# Hibernate Cache leeren



## Alex_winf01 (27. Okt 2015)

Hallo zusammen,

ich habe aktuell das Problem, dass bei meinem Java-Programm der Cache nicht gelöscht wird. Ich setzte Spring ein und habe einen Button, mit dem ich zwischen 2 verschiedenen Ansichten wechseln kann. Beim ersten Sprung wird clear() schön ausgeführt, beim zweiten mal nicht. Obwohl der selbe Listener dranhängt und der auch clear() auffruft.

Wie kann ich ein leeren des Caches erzwingen?


----------



## Joose (27. Okt 2015)

Hast du schon den Debugger verwendet?
Was passiert beim Ansichtenwechsel? Wird der Button selbst auch ausgewechselt? Hat dieser Button wirklich dann den richtigen ActionListener dranhängen?


----------



## Alex_winf01 (27. Okt 2015)

Hallo zusammen,

die Überschrift ist falsch! Der Listener funktioniert für beide Ansichten!!! Also: folgendes passiert: ich habe einen Button, dort steht einmal drauf: "zur Ansicht 1". Wenn der Anwender dort drauf klickt, wird geprüft, ob Daten geändert wurden. Wenn ja, wird gefragt, ob gespeichert werden soll. Der Anwender sagt: ja. Dann wird Ansicht 1 angezeigt. In dieser Ansicht ändert der selbe Benutzer auch etwas und klickt jetzt auf den selben Button, der nur jetzt mit "zur Ansicht 2" beschriftet ist. Es kommt wieder die Frage, ob gespeichert werden soll. Der Anwender sagt wieder ja. Es kommt die Fehlermeldung, dass ein anderer Benutzer den Datensatz geändert hat. Gespeichert werden die Änderungen trotzdem und der Wechsel zur Ansicht 1 erfolgt.

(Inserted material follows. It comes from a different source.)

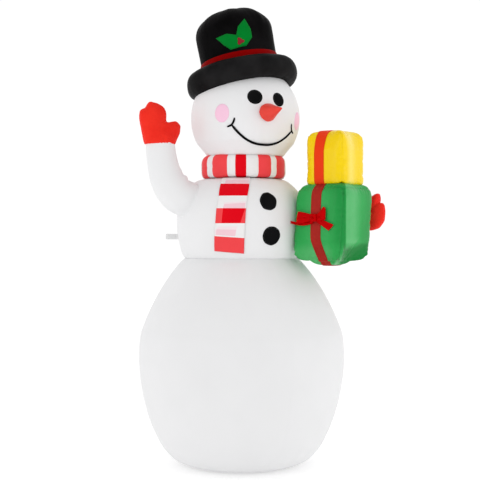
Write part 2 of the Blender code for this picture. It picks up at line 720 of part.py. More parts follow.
def left_arm(white, red, shoulder):
    points = [(0.272, 0.022, 1.332), (0.345, 0.014, 1.330), (0.420, -0.036, 1.322),
              (0.469, -0.133, 1.310), (0.5160, -0.232, 1.300)]
    limb = arm("arm_gift", points, [0.080, 0.080, 0.074, 0.066, 0.062], white)
    fingers = Vector((math.cos(GIFT_YAW), math.sin(GIFT_YAW), 0))
    thumb = Vector((0, 0, 1))
    axes = Matrix((thumb, fingers.cross(thumb), fingers)).transposed().to_4x4()
    hand = mitten("mitten_gift", Matrix.Translation((0.5200, -0.243, 1.300)) @ axes, 0.92, red)
    hang(shoulder, limb, hand)


# ---- Gift boxes ----
def puffed_box(name, centre, half, heights, puffs, air_hole, material):
    """A box with crowned faces and one cell left open, where the air comes in."""
    side_puff, top_puff, bottom_puff = puffs
    bm = bmesh.new()
    bmesh.ops.create_cube(bm, size=2)
    bmesh.ops.subdivide_edges(bm, edges=bm.edges[:], cuts=3, use_grid_fill=True)
    middle, tall = sum(heights) / 2, (heights[1] - heights[0]) / 2
    frame = Matrix.Translation((*centre, middle)) @ Matrix.Rotation(GIFT_YAW, 4, "Z")
    hole = Vector(air_hole)
    opened = [face for face in bm.faces if (face.calc_center_median() - hole).length < 0.4]
    bmesh.ops.delete(bm, geom=opened, context="FACES")
    for vert in bm.verts:
        x, y, z = vert.co
        out_x = half + side_puff * (1 - y * y) * (1 - z * z)
        out_y = half + side_puff * (1 - x * x) * (1 - z * z)
        out_z = tall + (top_puff if z > 0 else bottom_puff) * (1 - x * x) * (1 - y * y)
        vert.co = frame @ Vector((x * out_x, y * out_y, z * out_z))
    return add(name, bm, material, FABRIC)


def box_front(centre, half, heights, puff):
    """Maker of place(u, z, lift) on the face that the ribbon crosses."""
    middle, tall = sum(heights) / 2, (heights[1] - heights[0]) / 2
    frame = Matrix.Translation((*centre, middle)) @ Matrix.Rotation(GIFT_YAW, 4, "Z")

    def place(u, z, lift=0.003):
        crown = puff * (1 - (u / half) ** 2) * (1 - ((z - middle) / tall) ** 2)
        return frame @ Vector((u, -half - crown - lift, z - middle))
    return place


def ribbon(label, place, heights, material):
    """A flat strip over the full height of a box."""
    columns = [RIBBON_OFFSET + RIBBON_WIDTH / 2 * side for side in (-1, 0, 1)]
    rows = [heights[0] + (heights[1] - heights[0]) * k / 8 for k in range(9)]
    return add(f"ribbon_{label}", strip(columns, rows, place), material, 0.001, outward=True)


def bow(place, red):
    """A knot with two loops and two tails, standing on the green box's ribbon."""
    shapes = {
        "bow_knot": ([(-0.0135, 1.240, 0.022), (-0.0135, 1.264, 0.024), (-0.0135, 1.286, 0.022)],
                     [0.014, 0.017, 0.014]),
        "bow_loop_right": ([(-0.034, 1.264, 0.022), (-0.070, 1.264, 0.028), (-0.112, 1.266, 0.026)],
                           [0.012, 0.020, 0.017]),
        "bow_loop_left": ([(0.014, 1.272, 0.022), (0.032, 1.291, 0.028), (0.048, 1.309, 0.026)],
                          [0.012, 0.019, 0.014]),
        "bow_tail_right": ([(-0.034, 1.240, 0.014), (-0.098, 1.238, 0.038), (-0.145, 1.250, 0.074)],
                           [0.006, 0.006, 0.004]),
        "bow_tail_left": ([(0.008, 1.246, 0.014), (0.045, 1.236, 0.014), (0.085, 1.230, 0.014)],
                          [0.006, 0.009, 0.006])}
    made = []
    for name, (route, radii) in shapes.items():
        path = [place(*point) for point in route]
        made.append(add(name, tube(path, radii, 8, capped=True), red))
    return made


def gifts(green, yellow, ribbon_dark, ribbon_bright, bow_red, shoulder):
    green_front = box_front(GREEN_CENTRE, GREEN_HALF, GREEN_Z, GREEN_PUFFS[0])
    yellow_front = box_front(YELLOW_CENTRE, YELLOW_HALF, YELLOW_Z, YELLOW_PUFFS[0])
    made = [puffed_box("gift_green", GREEN_CENTRE, GREEN_HALF, GREEN_Z, GREEN_PUFFS,
                       (-0.25, 1, 0.25), green),
            puffed_box("gift_yellow", YELLOW_CENTRE, YELLOW_HALF, YELLOW_Z, YELLOW_PUFFS,
                       (0.25, 0.25, -1), yellow),
            ribbon("green", green_front, GREEN_Z, ribbon_dark),
            ribbon("yellow", yellow_front, YELLOW_Z, ribbon_bright)]
    hang(shoulder, *made, *bow(green_front, bow_red))


# ---- Assembly ----
def main():
    for old in list(bpy.data.objects):
        bpy.data.objects.remove(old, do_unlink=True)
    white = finish("white_fabric", (0.86, 0.86, 0.87), 0.55)
    black = finish("black_fabric", (0.012, 0.012, 0.014), 0.5)
    red = finish("red_fabric", (0.80, 0.02, 0.015), 0.5)
    dark_red = finish("dark_red_fabric", (0.24, 0.0, 0.0), 0.5)
    orange_red = finish("orange_red_fabric", (0.86, 0.05, 0.01), 0.5)
    pink = finish("pink_fabric", (0.93, 0.53, 0.70), 0.6)
    green = finish("green_fabric", (0.04, 0.39, 0.10), 0.45)
    leaf_green = finish("leaf_fabric", (0.0, 0.21, 0.03), 0.5)
    yellow = finish("yellow_fabric", (0.90, 0.66, 0.0), 0.45)
    sand = finish("ballast_cloth", (0.05, 0.05, 0.055), 0.8)
    webbing = finish("grey_webbing", (0.62, 0.63, 0.64), 0.8)
    plastic = finish("black_plastic", (0.02, 0.02, 0.022), 0.4)
    nylon = finish("zipper_nylon", (0.72, 0.72, 0.73), 0.45)
    steel = finish("zinc_steel", (0.55, 0.56, 0.58), 0.35, 1.0)
    clear = finish("frosted_lens", (0.90, 0.91, 0.93), 0.3)

    waist = pivot("waist_pivot", WAIST)
    neck = pivot("neck_pivot", NECK, waist)
    right = pivot("right_shoulder_pivot", RIGHT_SHOULDER, waist)
    left = pivot("left_shoulder_pivot", LEFT_SHOULDER, waist)
    tail_axis = pivot("scarf_tail_axis", torso_spot(math.radians(-34), 1.464, 0.0), waist)

    lower_body(white)
    ballast_bag(sand)
    blower(white, plastic, steel)
    zipper(white, nylon)
    hang(waist, torso(white), scarf_ring(red), *buttons(black))
    hang(tail_axis, *scarf_tails(red))
    tether_tabs(webbing, waist)
    hang(neck, head(white), nose(orange_red), *eyes_and_cheeks(black, pink), *mouth(black))
    hang(neck, *hat(black, dark_red, leaf_green, dark_red))
    lamps(plastic, clear)
    right_arm(white, red, right)
    left_arm(white, red, left)
    gifts(green, yellow, dark_red, orange_red, red, left)


main()
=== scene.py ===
import json
import math

import bmesh
import bpy
import numpy as np
from mathutils import Matrix, Vector, noise
from mathutils.bvhtree import BVHTree


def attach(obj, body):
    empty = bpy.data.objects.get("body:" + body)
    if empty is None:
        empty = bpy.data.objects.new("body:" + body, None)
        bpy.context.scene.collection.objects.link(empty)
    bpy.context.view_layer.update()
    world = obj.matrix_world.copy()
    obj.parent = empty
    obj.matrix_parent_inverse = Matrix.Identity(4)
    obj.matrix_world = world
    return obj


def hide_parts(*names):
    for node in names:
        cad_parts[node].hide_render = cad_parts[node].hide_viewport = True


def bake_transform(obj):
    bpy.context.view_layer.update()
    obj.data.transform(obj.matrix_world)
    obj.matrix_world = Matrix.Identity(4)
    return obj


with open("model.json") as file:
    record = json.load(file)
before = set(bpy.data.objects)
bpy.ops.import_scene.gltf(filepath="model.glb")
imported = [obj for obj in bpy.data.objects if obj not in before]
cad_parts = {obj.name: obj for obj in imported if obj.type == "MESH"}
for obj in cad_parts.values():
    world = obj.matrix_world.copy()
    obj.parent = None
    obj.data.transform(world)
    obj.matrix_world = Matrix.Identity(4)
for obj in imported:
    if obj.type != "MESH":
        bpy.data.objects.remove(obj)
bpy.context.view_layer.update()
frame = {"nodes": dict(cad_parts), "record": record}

# Looks of the inflatable yard snowman, in metres, in the frame of the CAD part: +Z up, face along -Y.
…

Eingesetzt wird Hibernate.


----------



## Joose (28. Okt 2015)

Da du den Thread in AWT/Swing Unterforum eröffnet hast, dachte ich mir es ginge mehr um ein UI Problem und deine Beschreibung im Eröffnungspost hat sich danach angehört das der Listener nur 1x ausgelöst wird.


Das heißt dein Problem besteht darin das beim 2.Wechsel der Ansicht nicht der Hibernate Cache geleert wird so wie beim 1.Wechsel?


----------



## Alex_winf01 (2. Nov 2015)

Hallo Joose,

korrekt. Es kommt beim 2. Wechsel die Meldung, dass bereits ein anderer Benutzer die Daten bearbeitet (also ich selbst). Aber nur beim 2. Wechsel.


----------